Friday night, I took care of what may be our last bunch of trick-or-treaters in . I’ll miss the small children we’ve been seeing over the past four years or so—I’m heartened to know we have lots of young couples with children here, as opposed to cranky middle-aged types like me. 

He’s still out there as I write this.
I’ve come a long way in regards to not losing my composure thinking about All Those Good Times Gone That Are Never Coming Back. I finally feel as if I’ve put 2007, the Last Great Trick or Treating Year (and my Last Best Birthday, and Last Best Christmas), safely to rest. It was a great time—maybe the greatest that will ever be—but that was then. Times change, and that’s not always a bad thing. Children grow, or they die. Mine grew up. I’m just now taking the hint to do the same.

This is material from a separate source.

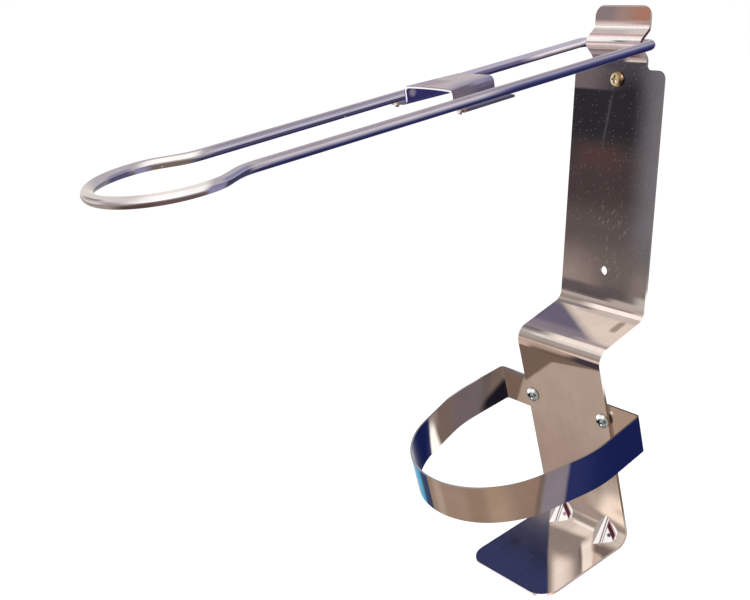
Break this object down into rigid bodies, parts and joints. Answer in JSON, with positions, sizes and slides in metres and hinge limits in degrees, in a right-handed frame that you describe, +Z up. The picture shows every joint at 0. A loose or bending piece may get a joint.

It was a good Halloween, one that gets better and better, the more I think about it. Not that I’ve got much more time to think about it. We’ve got a nice, long stretch to Thanksgiving, but there’s much to do before we put this year to bed.

Saturday, November 01, 2014

A Post-Halloween Hangover Benediction

Kate Bush cut some decent tracks after her 1985 album Hounds of Love, but, to listen to this last song from that sweet masterpiece, you realize she never had a hope in hell of ever topping it.

There are many songs that are best played only at night. “The Morning Fog” is one of the rare few that is best heard first thing in the morning. At just over two and one-half minutes, the lovely Kate is never as lovely as she is here.

It’s perfect for the day after Halloween. You get the sense of something ending as well as beginning. Which it has. Which it is. Happy Pagan New Year!